EXERCISE TASK -
Take the data below and extract the lines from the one with "faces_in.append(inner)" to the one with "obj.matrix_world = world", inclusive, exactly as written.

[Scripts that build objects]
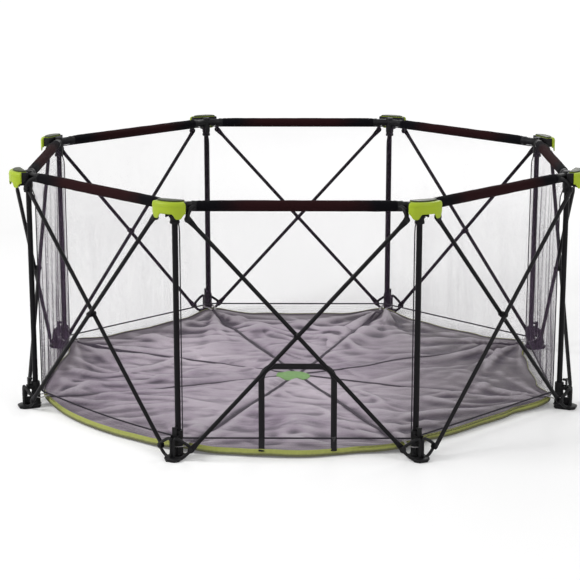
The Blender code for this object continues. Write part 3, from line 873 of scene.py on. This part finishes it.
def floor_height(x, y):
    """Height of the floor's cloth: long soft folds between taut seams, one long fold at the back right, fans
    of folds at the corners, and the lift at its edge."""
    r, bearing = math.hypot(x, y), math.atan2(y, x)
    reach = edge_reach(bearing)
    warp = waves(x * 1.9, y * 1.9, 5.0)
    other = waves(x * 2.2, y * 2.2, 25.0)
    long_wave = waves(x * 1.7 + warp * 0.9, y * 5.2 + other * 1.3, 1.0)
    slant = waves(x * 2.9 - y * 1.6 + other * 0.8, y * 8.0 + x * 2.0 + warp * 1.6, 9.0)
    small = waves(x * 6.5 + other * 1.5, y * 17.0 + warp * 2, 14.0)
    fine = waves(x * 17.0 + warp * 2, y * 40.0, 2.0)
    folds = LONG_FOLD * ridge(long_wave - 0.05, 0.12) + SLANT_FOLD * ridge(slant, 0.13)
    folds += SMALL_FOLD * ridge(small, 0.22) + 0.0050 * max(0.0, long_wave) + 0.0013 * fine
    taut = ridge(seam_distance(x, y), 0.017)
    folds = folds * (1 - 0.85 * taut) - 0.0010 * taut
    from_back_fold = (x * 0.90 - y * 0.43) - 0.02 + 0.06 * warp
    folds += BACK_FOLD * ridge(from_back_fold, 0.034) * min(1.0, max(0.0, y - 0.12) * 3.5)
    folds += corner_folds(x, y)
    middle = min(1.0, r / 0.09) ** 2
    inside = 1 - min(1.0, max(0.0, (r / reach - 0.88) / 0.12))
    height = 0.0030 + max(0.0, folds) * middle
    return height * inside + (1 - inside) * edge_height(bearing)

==

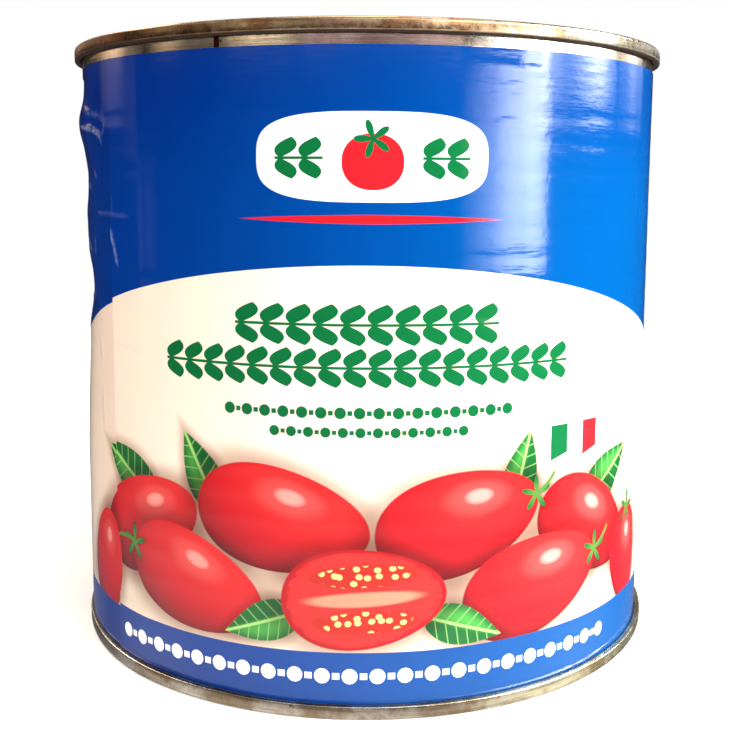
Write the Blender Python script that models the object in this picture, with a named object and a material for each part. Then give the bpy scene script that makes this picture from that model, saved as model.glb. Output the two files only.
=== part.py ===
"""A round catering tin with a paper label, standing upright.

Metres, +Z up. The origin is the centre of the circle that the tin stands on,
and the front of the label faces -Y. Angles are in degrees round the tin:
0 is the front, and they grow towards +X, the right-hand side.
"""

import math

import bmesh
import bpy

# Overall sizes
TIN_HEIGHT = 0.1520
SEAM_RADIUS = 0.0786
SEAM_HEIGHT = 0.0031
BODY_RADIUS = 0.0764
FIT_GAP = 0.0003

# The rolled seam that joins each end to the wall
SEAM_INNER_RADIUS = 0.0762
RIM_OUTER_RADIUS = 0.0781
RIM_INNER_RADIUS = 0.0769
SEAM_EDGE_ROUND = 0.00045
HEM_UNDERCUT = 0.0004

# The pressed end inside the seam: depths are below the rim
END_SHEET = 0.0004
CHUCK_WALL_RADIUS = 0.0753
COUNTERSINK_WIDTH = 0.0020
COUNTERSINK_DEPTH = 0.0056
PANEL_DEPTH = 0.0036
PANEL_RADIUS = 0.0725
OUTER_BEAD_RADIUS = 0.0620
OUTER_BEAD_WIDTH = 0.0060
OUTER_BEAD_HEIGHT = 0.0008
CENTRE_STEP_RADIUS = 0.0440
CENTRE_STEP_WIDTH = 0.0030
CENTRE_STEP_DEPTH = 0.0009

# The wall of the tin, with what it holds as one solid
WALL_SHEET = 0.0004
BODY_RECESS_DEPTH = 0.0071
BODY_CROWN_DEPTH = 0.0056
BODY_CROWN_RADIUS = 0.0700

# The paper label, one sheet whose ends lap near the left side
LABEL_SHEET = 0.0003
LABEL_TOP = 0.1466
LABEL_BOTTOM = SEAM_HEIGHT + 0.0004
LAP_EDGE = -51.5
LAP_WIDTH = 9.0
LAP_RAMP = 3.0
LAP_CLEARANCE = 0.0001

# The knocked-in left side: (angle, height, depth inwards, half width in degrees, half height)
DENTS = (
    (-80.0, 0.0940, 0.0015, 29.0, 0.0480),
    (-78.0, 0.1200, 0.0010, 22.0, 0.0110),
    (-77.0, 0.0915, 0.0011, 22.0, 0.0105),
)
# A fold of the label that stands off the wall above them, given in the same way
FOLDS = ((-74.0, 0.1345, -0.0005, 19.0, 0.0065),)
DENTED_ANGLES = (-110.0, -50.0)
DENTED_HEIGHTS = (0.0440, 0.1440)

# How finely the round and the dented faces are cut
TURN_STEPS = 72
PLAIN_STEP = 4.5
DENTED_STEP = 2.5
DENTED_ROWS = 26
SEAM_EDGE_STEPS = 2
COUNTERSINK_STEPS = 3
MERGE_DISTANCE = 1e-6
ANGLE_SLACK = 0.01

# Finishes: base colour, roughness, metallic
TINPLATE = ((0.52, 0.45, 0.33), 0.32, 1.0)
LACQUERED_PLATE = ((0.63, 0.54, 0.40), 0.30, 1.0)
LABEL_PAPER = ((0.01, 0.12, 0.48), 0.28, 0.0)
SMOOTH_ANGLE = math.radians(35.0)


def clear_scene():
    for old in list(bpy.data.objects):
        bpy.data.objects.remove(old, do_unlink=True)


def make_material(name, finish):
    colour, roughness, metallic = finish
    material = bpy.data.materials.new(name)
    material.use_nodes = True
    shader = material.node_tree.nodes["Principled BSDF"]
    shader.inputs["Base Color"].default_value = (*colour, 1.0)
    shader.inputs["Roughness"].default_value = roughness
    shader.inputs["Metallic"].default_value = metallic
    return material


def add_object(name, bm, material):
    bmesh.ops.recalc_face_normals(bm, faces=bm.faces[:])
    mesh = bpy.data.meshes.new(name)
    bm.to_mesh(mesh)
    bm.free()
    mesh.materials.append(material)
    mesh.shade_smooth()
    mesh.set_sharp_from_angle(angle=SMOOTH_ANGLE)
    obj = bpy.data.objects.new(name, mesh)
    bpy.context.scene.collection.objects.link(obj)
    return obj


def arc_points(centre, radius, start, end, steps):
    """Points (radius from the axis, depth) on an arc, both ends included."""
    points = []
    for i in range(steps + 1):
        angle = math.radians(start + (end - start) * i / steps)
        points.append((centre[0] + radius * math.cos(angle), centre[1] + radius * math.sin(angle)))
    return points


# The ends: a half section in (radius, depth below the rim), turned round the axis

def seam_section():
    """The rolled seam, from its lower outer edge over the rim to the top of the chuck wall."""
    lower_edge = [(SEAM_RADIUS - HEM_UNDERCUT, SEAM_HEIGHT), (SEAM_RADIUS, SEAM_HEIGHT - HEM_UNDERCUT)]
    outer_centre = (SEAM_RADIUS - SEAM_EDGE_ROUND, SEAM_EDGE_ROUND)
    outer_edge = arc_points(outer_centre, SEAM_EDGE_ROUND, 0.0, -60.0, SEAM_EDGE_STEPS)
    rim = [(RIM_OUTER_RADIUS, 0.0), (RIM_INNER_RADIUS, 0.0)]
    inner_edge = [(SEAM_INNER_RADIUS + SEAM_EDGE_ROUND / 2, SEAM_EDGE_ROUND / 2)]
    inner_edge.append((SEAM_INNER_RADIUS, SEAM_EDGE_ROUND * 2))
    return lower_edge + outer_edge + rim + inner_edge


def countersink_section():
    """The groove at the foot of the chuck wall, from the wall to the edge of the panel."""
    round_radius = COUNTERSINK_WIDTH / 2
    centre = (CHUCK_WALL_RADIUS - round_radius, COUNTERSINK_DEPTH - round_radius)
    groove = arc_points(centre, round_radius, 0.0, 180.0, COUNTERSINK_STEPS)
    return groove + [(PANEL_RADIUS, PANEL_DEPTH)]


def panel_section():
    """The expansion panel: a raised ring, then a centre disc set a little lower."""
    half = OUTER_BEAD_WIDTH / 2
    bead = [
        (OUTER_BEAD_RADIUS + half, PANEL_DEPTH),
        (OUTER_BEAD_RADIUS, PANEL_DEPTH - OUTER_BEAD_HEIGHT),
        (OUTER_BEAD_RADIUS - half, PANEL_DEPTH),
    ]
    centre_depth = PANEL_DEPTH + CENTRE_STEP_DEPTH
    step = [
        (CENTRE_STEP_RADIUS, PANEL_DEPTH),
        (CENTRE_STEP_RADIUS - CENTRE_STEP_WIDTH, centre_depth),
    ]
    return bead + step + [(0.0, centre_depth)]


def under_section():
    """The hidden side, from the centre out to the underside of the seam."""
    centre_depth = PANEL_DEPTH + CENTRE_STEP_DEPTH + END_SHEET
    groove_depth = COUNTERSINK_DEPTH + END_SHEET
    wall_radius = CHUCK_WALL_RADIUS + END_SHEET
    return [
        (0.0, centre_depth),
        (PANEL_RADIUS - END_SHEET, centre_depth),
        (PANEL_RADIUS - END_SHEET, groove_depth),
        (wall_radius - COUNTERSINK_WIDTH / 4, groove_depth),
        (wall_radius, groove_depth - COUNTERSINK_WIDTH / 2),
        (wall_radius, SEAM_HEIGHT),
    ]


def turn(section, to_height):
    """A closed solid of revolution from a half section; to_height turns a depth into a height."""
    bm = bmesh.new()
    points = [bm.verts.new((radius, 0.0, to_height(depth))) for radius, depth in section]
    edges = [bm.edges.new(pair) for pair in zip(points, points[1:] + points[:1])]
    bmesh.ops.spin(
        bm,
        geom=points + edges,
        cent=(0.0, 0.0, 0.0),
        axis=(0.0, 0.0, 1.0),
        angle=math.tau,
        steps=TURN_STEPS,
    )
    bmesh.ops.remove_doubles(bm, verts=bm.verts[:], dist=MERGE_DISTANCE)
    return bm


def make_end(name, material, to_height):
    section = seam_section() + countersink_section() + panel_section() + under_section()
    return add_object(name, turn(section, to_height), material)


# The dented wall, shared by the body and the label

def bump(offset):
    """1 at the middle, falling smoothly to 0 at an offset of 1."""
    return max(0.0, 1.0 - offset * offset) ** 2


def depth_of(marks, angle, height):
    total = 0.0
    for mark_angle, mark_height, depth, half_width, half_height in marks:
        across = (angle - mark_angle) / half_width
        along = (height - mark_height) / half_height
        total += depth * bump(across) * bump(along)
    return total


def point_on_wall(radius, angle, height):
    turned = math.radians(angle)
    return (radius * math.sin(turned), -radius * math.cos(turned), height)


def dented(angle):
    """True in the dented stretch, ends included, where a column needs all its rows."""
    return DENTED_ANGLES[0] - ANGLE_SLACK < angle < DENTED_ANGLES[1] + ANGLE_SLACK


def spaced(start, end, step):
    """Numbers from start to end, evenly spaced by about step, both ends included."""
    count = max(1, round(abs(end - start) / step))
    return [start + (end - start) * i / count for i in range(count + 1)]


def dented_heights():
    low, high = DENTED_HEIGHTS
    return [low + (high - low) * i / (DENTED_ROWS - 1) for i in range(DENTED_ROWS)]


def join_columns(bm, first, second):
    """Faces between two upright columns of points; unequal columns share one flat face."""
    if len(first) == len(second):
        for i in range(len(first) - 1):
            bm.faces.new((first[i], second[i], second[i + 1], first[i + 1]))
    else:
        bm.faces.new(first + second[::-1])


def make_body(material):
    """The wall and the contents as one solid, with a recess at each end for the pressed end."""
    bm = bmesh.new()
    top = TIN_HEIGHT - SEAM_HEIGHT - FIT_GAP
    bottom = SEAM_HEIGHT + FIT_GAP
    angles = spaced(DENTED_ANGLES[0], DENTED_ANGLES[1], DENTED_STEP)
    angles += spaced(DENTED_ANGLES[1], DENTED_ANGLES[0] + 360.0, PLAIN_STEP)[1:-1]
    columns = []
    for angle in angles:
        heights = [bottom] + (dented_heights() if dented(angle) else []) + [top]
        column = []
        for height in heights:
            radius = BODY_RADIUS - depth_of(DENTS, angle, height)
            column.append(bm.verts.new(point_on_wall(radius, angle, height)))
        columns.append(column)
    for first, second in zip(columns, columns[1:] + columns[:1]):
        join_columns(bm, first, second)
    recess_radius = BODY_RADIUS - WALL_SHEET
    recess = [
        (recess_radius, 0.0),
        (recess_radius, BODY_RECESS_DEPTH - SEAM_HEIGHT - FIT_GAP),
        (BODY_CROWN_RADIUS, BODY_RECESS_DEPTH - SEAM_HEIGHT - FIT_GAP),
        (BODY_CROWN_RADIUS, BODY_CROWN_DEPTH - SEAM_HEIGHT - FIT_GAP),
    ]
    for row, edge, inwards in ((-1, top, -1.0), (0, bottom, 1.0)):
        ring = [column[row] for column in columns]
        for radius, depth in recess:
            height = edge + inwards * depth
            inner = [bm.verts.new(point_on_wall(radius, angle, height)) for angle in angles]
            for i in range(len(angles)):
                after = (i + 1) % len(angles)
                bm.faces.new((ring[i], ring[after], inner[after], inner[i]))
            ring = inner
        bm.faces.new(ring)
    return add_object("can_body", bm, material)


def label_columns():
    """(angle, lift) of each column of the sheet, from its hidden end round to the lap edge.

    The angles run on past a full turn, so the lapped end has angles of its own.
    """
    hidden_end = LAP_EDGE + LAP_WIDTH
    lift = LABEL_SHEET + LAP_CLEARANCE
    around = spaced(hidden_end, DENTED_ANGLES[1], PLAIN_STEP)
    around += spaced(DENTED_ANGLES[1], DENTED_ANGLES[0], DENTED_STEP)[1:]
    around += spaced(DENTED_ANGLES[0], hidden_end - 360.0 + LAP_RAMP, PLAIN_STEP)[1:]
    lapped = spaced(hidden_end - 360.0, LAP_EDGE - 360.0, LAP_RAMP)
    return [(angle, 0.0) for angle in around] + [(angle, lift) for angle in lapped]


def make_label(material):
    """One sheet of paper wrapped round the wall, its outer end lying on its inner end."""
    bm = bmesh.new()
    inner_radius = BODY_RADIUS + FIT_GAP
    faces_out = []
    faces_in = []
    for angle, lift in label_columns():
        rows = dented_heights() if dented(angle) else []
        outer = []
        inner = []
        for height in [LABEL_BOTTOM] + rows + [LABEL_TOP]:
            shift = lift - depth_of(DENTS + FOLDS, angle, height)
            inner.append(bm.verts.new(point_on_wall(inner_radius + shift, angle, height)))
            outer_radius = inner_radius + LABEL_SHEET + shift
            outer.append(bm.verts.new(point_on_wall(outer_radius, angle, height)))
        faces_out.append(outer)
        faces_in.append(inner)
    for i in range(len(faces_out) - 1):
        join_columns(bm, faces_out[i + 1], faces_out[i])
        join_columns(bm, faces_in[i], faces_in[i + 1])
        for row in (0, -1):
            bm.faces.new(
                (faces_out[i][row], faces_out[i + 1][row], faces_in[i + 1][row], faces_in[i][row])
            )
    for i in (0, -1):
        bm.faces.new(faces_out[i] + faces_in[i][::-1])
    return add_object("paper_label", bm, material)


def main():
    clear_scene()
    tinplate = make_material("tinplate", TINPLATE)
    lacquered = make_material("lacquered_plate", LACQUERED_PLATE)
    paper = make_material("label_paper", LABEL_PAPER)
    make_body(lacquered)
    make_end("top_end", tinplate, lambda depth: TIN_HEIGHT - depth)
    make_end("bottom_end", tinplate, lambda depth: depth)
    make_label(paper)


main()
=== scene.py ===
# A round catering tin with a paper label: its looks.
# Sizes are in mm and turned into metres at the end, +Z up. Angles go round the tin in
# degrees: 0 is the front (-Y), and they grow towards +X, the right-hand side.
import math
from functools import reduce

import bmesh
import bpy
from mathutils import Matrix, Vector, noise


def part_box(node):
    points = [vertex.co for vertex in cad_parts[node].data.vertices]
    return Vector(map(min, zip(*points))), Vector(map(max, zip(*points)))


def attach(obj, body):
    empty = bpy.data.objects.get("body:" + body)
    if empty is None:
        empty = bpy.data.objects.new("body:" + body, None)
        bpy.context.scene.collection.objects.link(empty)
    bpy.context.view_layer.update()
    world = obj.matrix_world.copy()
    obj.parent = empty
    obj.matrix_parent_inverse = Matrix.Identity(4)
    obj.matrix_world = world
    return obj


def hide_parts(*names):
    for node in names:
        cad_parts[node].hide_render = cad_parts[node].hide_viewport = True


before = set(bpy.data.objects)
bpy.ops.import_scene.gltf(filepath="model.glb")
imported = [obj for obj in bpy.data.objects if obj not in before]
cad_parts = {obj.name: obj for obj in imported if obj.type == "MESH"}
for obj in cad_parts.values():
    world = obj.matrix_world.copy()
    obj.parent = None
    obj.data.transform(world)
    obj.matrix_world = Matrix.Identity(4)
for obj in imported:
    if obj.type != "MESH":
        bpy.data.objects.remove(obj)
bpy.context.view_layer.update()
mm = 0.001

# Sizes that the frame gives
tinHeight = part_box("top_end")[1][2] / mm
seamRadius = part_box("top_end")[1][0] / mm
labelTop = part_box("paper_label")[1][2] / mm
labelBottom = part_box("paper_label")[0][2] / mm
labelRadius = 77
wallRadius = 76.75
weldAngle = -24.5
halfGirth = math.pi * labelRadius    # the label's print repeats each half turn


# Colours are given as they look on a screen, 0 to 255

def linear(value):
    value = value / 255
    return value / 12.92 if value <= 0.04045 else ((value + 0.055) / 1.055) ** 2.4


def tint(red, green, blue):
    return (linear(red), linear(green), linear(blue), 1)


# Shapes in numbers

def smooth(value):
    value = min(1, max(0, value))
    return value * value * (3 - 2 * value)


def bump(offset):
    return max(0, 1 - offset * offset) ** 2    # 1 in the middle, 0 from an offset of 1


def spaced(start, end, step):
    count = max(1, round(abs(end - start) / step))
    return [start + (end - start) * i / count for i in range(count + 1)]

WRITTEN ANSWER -
        faces_in.append(inner)
    for i in range(len(faces_out) - 1):
        join_columns(bm, faces_out[i + 1], faces_out[i])
        join_columns(bm, faces_in[i], faces_in[i + 1])
        for row in (0, -1):
            bm.faces.new(
                (faces_out[i][row], faces_out[i + 1][row], faces_in[i + 1][row], faces_in[i][row])
            )
    for i in (0, -1):
        bm.faces.new(faces_out[i] + faces_in[i][::-1])
    return add_object("paper_label", bm, material)


def main():
    clear_scene()
    tinplate = make_material("tinplate", TINPLATE)
    lacquered = make_material("lacquered_plate", LACQUERED_PLATE)
    paper = make_material("label_paper", LABEL_PAPER)
    make_body(lacquered)
    make_end("top_end", tinplate, lambda depth: TIN_HEIGHT - depth)
    make_end("bottom_end", tinplate, lambda depth: depth)
    make_label(paper)


main()
=== scene.py ===
# A round catering tin with a paper label: its looks.
# Sizes are in mm and turned into metres at the end, +Z up. Angles go round the tin in
# degrees: 0 is the front (-Y), and they grow towards +X, the right-hand side.
import math
from functools import reduce

import bmesh
import bpy
from mathutils import Matrix, Vector, noise


def part_box(node):
    points = [vertex.co for vertex in cad_parts[node].data.vertices]
    return Vector(map(min, zip(*points))), Vector(map(max, zip(*points)))


def attach(obj, body):
    empty = bpy.data.objects.get("body:" + body)
    if empty is None:
        empty = bpy.data.objects.new("body:" + body, None)
        bpy.context.scene.collection.objects.link(empty)
    bpy.context.view_layer.update()
    world = obj.matrix_world.copy()
    obj.parent = empty
    obj.matrix_parent_inverse = Matrix.Identity(4)
    obj.matrix_world = world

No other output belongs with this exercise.